Vivemos sob a égide do Estado de Direito de índole democrática. É isso o que a Constituição de 1988 nos propõe. O Estado de Direito se confunde, na sua mais singela expressão, com o “Estado sob a lei”. O Estado legal. Lei como expressão da vontade comum, para propiciar o convívio civilizado.
Mas também estamos imbuídos da concepção de um Estado social; uma organização que favoreça o desenvolvimento da sociedade como um todo.
Sob essa ótica, a responsabilidade do Estado é prever, decidir, regular e agir em simultaneidade com os processos econômico-sociais. Diante de tais desafios, o Estado Social não pode se orientar pelo tempo passado e, sim, pelos tempos presente e futuro. É preciso assumir sua indefinição e indeterminação, pois o porvir nunca é certo ou previsível. Principalmente numa Nação complexa e heterogênea, periférica e distanciada dos mais elevados graus civilizatórios como é o Brasil.
A manifestação das decisões estatais em normas positivadas deverá contaminar o campo do direito com o provisório. O segredo é identificar o tempo estatal e seus temas com os da política. A abertura do direito ao tempo futuro, na visão de Jürgen Habermas, o levou a admitir “leis experimentais, de caráter temporário e leis de regulação de prognóstico inseguro”.
O Direito, nesta situação, precisa de um legislador implícito e o Poder Judiciário passa a ser o controlador dos demais Poderes.
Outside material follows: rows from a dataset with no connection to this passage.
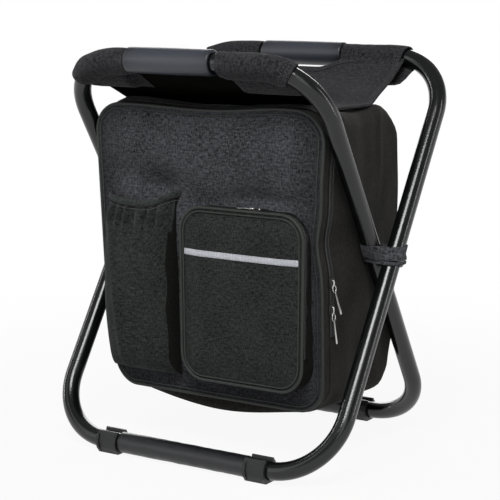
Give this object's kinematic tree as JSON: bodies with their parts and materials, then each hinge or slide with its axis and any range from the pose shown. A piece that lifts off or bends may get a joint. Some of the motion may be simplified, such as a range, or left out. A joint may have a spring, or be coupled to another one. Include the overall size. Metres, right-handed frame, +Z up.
{
  "type": "folding cooler stool",
  "caption": "Folding stool of two crossed tube loops with a cloth sling seat and a zipped insulated backpack bag hung between the legs.",
  "frame": {"origin": "on the floor, under the middle of the stool", "axes": "+X along the rails to the right as seen from the pocket side, +Y from the pocket side to the back, +Z up"},
  "size_m": [0.3536, 0.2772, 0.413],
  "materials": {
    "tube": "gloss",
    "sleeve": "satin",
    "plastic": "satin",
    "grip": "satin",
    "seat": "matte",
    "heather": "matte",
    "gusset": "matte",
    "piping": "matte",
    "lining": "satin",
    "strip": "satin",
    "zip": "matte",
    "strap": "matte",
    "slider": "polished",
    "rivet": "satin"
  },
  "bodies": {
    "outer_frame": {"outer_frame_tube": "tube", "outer_floor_sleeve": "sleeve", "outer_foot_left": "plastic", "outer_foot_right": "plastic", "rear_grip": "grip", "rear_seat_sleeve_left": "seat", "rear_seat_sleeve_right": "seat", "pivot_rivet_left": "rivet", "pivot_rivet_right": "rivet", "pivot_spacer_left": "plastic", "pivot_spacer_right": "plastic", "seat_sling": "seat"},
    "inner_frame": {"inner_frame_tube": "tube", "inner_floor_sleeve": "sleeve", "inner_foot_left": "plastic", "inner_foot_right": "plastic", "front_grip": "grip", "front_seat_sleeve_left": "seat", "front_seat_sleeve_right": "seat"},
    "cooler_bag": {"bag_shell": "gusset", "bag_lining": "lining", "main_zip_tape": "zip", "leg_band_left": "gusset", "leg_band_right": "gusset", "shoulder_pad_left": "heather", "shoulder_pad_right": "heather", "strap_webbing_left": "strap", "strap_webbing_right": "strap", "strap_buckle_left": "plastic", "strap_buckle_right": "plastic"},
    "front_door": {"door_panel": "heather", "door_lining": "lining", "door_piping": "piping", "pocket_gusset": "heather", "pocket_zip": "zip", "bottle_pocket": "heather", "bottle_pocket_hem": "piping"},
    "pocket_flap": {"pocket_panel": "heather", "pocket_piping": "piping", "bright_strip": "strip"},
    "upper_zip_slider": {"main_slider_upper": "slider"},
    "upper_zip_pull": {"main_pull_upper": "slider"},
    "lower_zip_slider": {"main_slider_lower": "slider"},
    "lower_zip_pull": {"main_pull_lower": "slider"},
    "pocket_zip_slider": {"pocket_slider": "slider"},
    "pocket_zip_pull": {"pocket_pull": "slider"}
  },
  "joints": [
    {"name": "frame_fold", "type": "hinge", "parent": "outer_frame", "child": "inner_frame", "pos_m": [0, 0, 0.206], "axis": [-1, 0, 0], "range_deg": [0, 59], "deforming": ["seat_sling"]},
    {"name": "bag_swing", "type": "hinge", "parent": "outer_frame", "child": "cooler_bag", "pos_m": [0, 0, 0.206], "axis": [-1, 0, 0], "range_deg": [0, 29.5]},
    {"name": "door_open", "type": "hinge", "parent": "cooler_bag", "child": "front_door", "pos_m": [0, -0.0684, 0.06], "axis": [1, 0, 0], "range_deg": [0, 80]},
    {"name": "pocket_open", "type": "hinge", "parent": "front_door", "child": "pocket_flap", "pos_m": [0, -0.0926, 0.079], "axis": [1, 0, 0], "range_deg": [0, 20]},
    {"name": "upper_slider_run", "type": "slide", "parent": "cooler_bag", "child": "upper_zip_slider", "axis": [0, 0, 1], "range_m": [0, 0.08]},
    {"name": "upper_pull_swing", "type": "hinge", "parent": "upper_zip_slider", "child": "upper_zip_pull", "pos_m": [0.1328, -0.0638, 0.1878], "axis": [0, -1, 0], "range_deg": [0, 75]},
    {"name": "lower_slider_run", "type": "slide", "parent": "cooler_bag", "child": "lower_zip_slider", "axis": [0, 0, 1], "range_m": [-0.063, 0]},
    {"name": "lower_pull_swing", "type": "hinge", "parent": "lower_zip_slider", "child": "lower_zip_pull", "pos_m": [0.1328, -0.0638, 0.1578], "axis": [0, -1, 0], "range_deg": [0, 75]},
    {"name": "pocket_slider_run", "type": "slide", "parent": "front_door", "child": "pocket_zip_slider", "axis": [1, 0, 0], "range_m": [-0.054, 0.025]},
    {"name": "pocket_pull_swing", "type": "hinge", "parent": "pocket_zip_slider", "child": "pocket_zip_pull", "pos_m": [0.0573, -0.0882, 0.2588], "axis": [0, 1, 0], "range_deg": [0, 150]}
  ],
  "couplings": [
    {"joint": "bag_swing", "follows": "frame_fold", "ratio": 0.5}
  ]
}
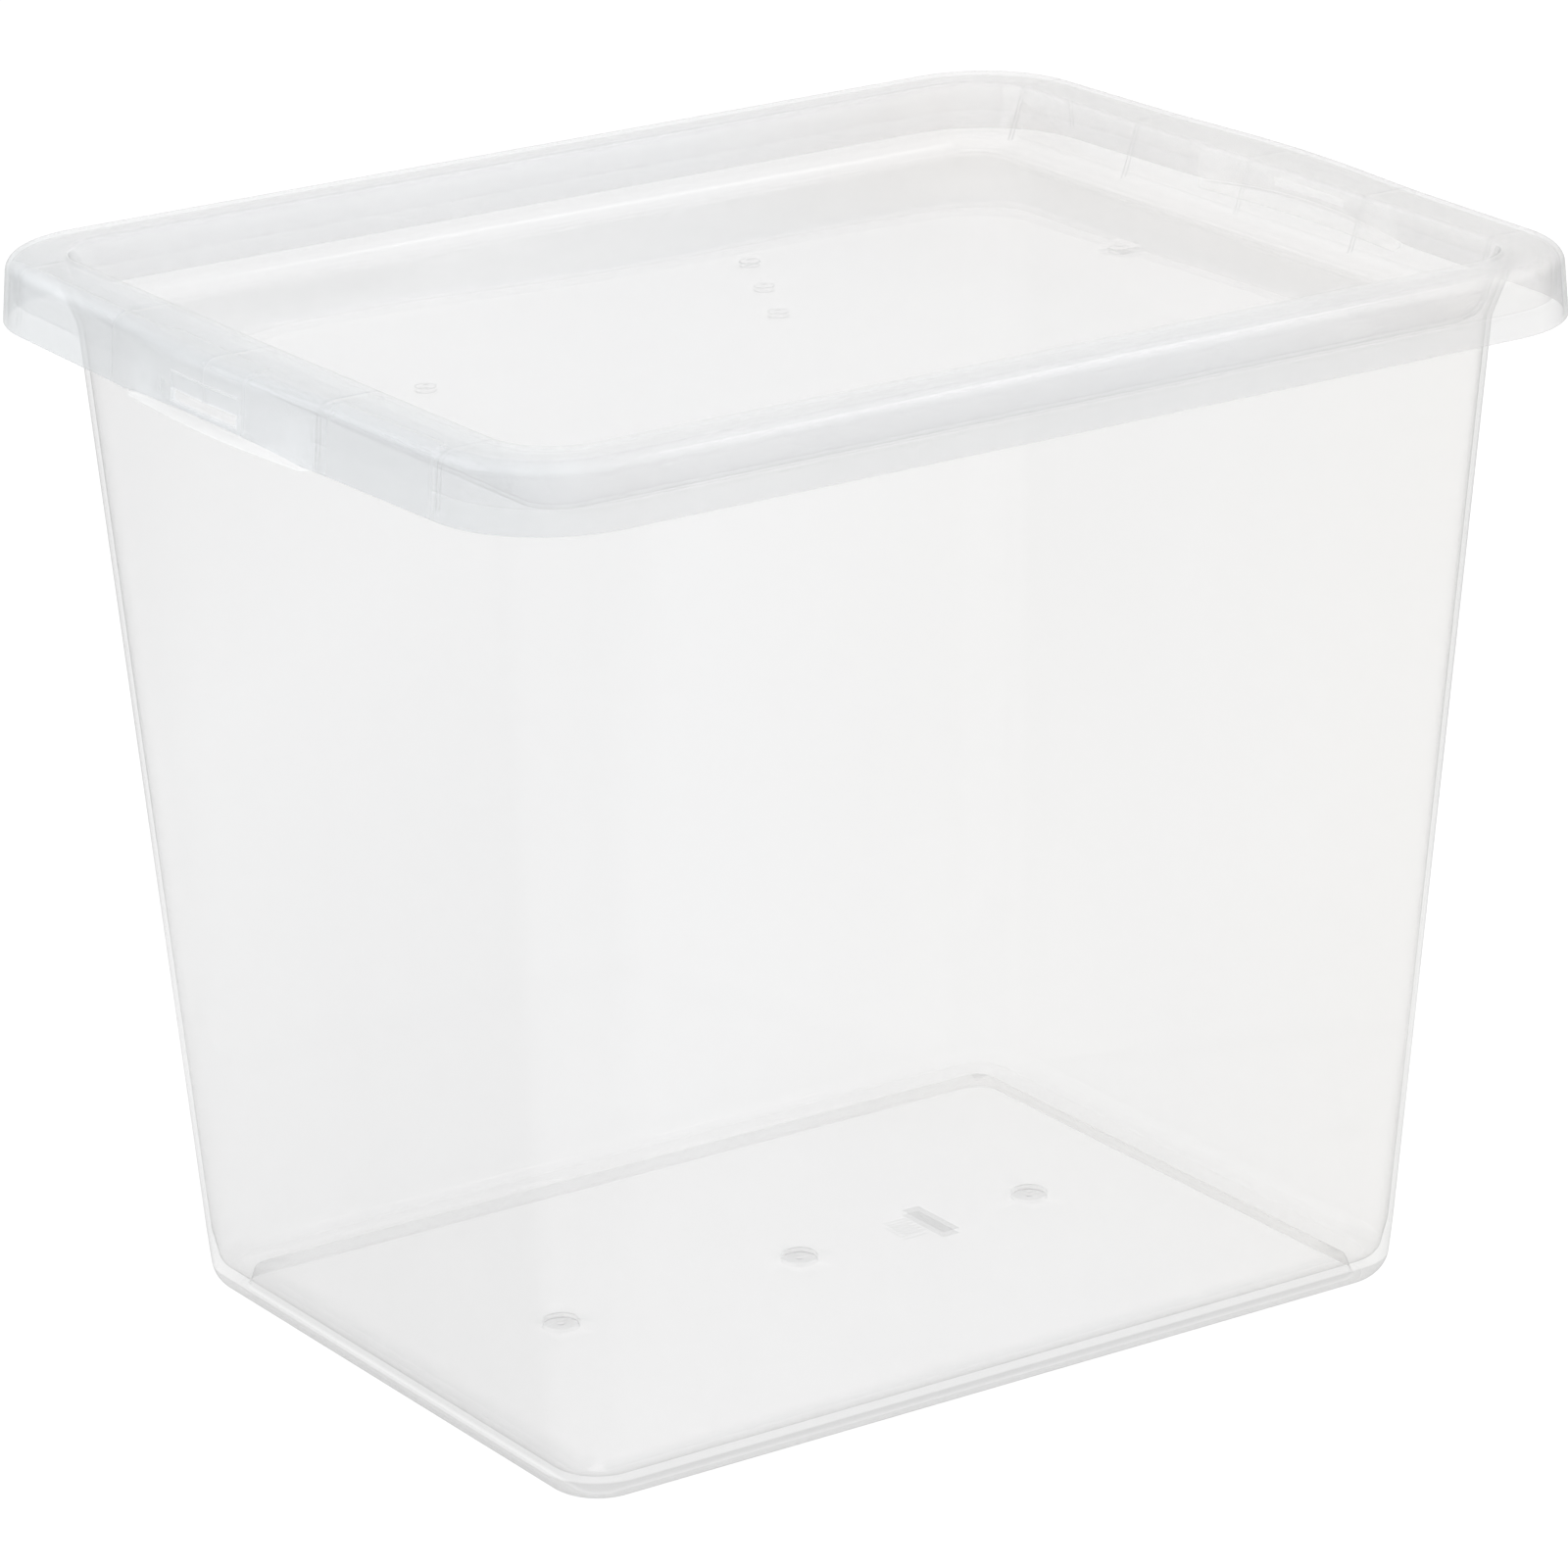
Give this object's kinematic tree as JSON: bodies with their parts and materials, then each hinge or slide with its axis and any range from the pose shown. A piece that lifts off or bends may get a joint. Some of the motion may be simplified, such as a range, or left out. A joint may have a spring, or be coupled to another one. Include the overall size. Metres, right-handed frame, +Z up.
{
  "type": "stackable storage bin",
  "caption": "Large clear lidded storage bin with drafted walls, end grips and a recessed lift-off lid that the next bin stands in.",
  "frame": {"origin": "on the floor under the centre of the bin", "axes": "+X along the long side, +Y across the bin, +Z up"},
  "size_m": [0.6018, 0.4698, 0.4993],
  "materials": {
    "bin_body": "clear polypropylene, polished",
    "lid": "clear polypropylene, polished"
  },
  "bodies": {
    "bin": {"bin_body": "bin_body"},
    "lid": {"lid": "lid"}
  },
  "joints": [
    {"name": "lid_lift", "type": "slide", "parent": "bin", "child": "lid", "axis": [0, 0, 1], "range_m": [0, 0.12]}
  ]
}
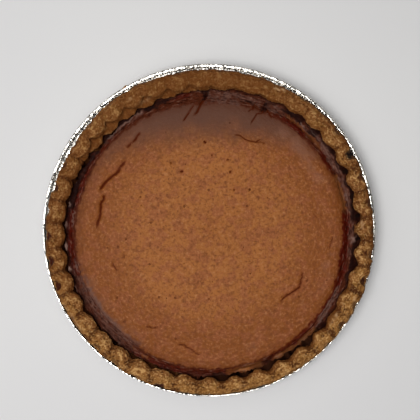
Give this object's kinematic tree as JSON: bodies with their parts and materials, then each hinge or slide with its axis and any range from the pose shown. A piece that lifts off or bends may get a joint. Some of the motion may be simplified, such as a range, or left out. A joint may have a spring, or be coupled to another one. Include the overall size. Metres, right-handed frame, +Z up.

Essa a agenda que está na raiz do processo, indubitavelmente não linear, de transformação universal do Poder Judiciário em agência de controle da vontade do soberano, permitindo-lhe invocar o justo contra a lei.
O constitucionalismo moderno, ao pontuar os “princípios fundamentais”, inclusive os direitos sociais, não somente deslocou a hegemonia do positivismo kelseniano, como concedeu novo espaço para as correntes do humanismo jurídico, devolvendo atualidade à antinomia clássica entre Direito e Justiça.
É o que explica a inclusão do Poder Judiciário na política e a acusação que o sistema Justiça recebe de ser ativista. Foi a opção pelo Welfare State, o modelo de Estado Provedor, que facultou ao juiz o acesso à administração do futuro e o constitucionalismo moderno, a partir da experiência negativa de legitimação do nazi-fascismo pela vontade da maioria, confiou ao Judiciário a guarda da vontade geral, encerrada nos princípios fundamentais positivados na ordem jurídica.
O fenômeno não se restringe ao Brasil. A judicialização das relações sociais é universal. Deu um passo entre nós com os Juizados Especiais, cuja institucionalização abandonou a sua vocação. Os princípios que os inspiraram foram atenuados. As pautas se tornaram longas. Os Juizados foram acometidos da mesma sintomatologia da Justiça convencional. Agora os Centros Judiciais de Solução de Conflitos e Cidadania talvez possam retomar o melhor rumo. Uma concretização do justo sem mediação política, formalismos e juridiquês, ematendimento às expectativas por direito e cidadania de setores socialmente emergentes.
Não se deve enxergar no excessivo demandismo só os aspectos nefastos. A Justiça exprime menos um contrapoder do que um outro poder. Sua força não está em suscitar oposição política, mas em impor um reforço na estratégia de deliberação. Por meio desse reforço, a representação política é renovada. As novas mediações lhe concedem nova consistência. Ao lado do mandato político dos representantes, surge o espaço de uma democracia mais participativa, em que o enunciado das normas reguladoras da convivência se define em comumacordo.
Por todo o planeta, o que se constata é que a vocação expansiva do princípio democrático tem implicado em crescente institucionalização do Direito na vida social. É o que se registra em certas dimensões da esfera privada, antes indevassáveis, e na blindagem do mérito do ato administrativo, sempre indevassável pelo Estado-juiz.
No Estado Social, o direito se investe de relevância particular e singularíssima, na medida em que está dotado do caráter técnico que o capacita a assumir a função de um meio de comunicação simbolicamente generalizado.
A transformação da vida social implica em revisão de conceitos, reformulação de valores e urgente redefinição do papel da lei para que ela possa servir como instrumento de implementação da Democracia Participativa prometida pelo constituinte há quase trinta anos e ainda bem distante da realidade brasileira.